Rival Palestinian factions Fatah and Hamas have set a three-month timetable to form a unity government and organise elections, officials from both sides said on Wednesday.

The agreement came during a meeting late Tuesday between Fatah’s official in charge of reconciliation affairs, Azzam al-Ahmed, and his Hamas counterpart Mussa Abu Marzuq, held at Egyptian security services headquarters in Cairo.

“We must take immediate steps to agree on the Palestinian National Council’s (PLO parliament) electoral law and set a date for elections,” Ahmed told the official Voice of Palestine radio.

“We have said that all these measures must be carried out within three months,” he added.

Hamas spokesman Sami Abu Zohri told AFP the two groups had decided to “finalise all reconciliation issues in three months, including that of the national unity government... and legislative and presidential elections.”

Palestinian president Mahmud Abbas of Fatah announced the start of talks on forming a unity government in April, after his prime minister Salam Fayyad, who is acting as cabinet caretaker, resigned.

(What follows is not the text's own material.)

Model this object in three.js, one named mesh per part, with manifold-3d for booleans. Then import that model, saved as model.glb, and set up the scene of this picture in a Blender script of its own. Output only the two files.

Hamas, which governs the Gaza Strip, never recognised Fayyad’s authority as Palestinian premier, continuing instead to recognise its own prime minister Ismail Haniya.

The two movements signed a reconciliation deal in Cairo in 2011, pledging to set up an interim consensus government of independents that would pave the way for legislative and presidential elections within 12 months.

But implementation of the accord stalled over the make-up of the interim government, and a February 2012 deal signed by Abbas and Meshaal in Doha intended to overcome outstanding differences was opposed by Hamas members in Gaza.

Protesters clashed Wednesday with Israeli forces in the West Bank as thousands of Palestinians commemorated the Nakba - “catastrophe” - of the Jewish state’s creation in 1948, during which 760,000 Palestinians fled their homes.

Israeli soldiers fired rubber bullets at protesters gathered in front of Ofer military prison near Ramallah, wounding 15 of them, Palestinian medical officials said. Demonstrators pelted soldiers with stones, the army said.

In east Jerusalem, police clashed with demonstrators outside the Old City’s Damascus Gate, police spokeswoman Luba Samri told AFP, saying three policemen were injured and eight Palestinians arrested.

Thousands of Palestinians took to the streets in the West Bank and the Gaza Strip to demonstrate on Nakba Day and assert their “right to return” to where their ancestors fled after the Israeli victory over Arab armies.

Protesters held aloft Palestinian flags and replicas of the keys to the houses their families abandoned in 1948. Some 1,000 people turned out in the northern West Bank town of Nablus, and another 300 in southern Hebron.

In Hamas-ruled Gaza, thousands of people gathered in the centre of Gaza City, holding placards that read “We will get back to Palestinian villages and towns, no matter how long it takes” and “The right of return is sacred and inalienable”.

In Ramallah, where the Palestinian Authority is based, sirens sounded for 65 seconds, representing the 65 years of the existence of the modern state of Israel.

Palestinian president Mahmud Abbas in a televised speech on Tuesday evening said “there is no country in the world, including the United States of America, that denies our right to establish our independent state based on the 1967 borders” - a reference to land occupied by Israel since the Six Day War.

“We are today a number (of people) and a truth that cannot be overlooked,” he said.

In 1948, more than 760,000 Palestinians - estimated today to number more than five million with their descendants - fled or were driven out of their homes.

Around 160,000 Palestinians stayed behind and are now known as Arab Israelis. They now number about 1.3 million people, or some 20 percent of the population.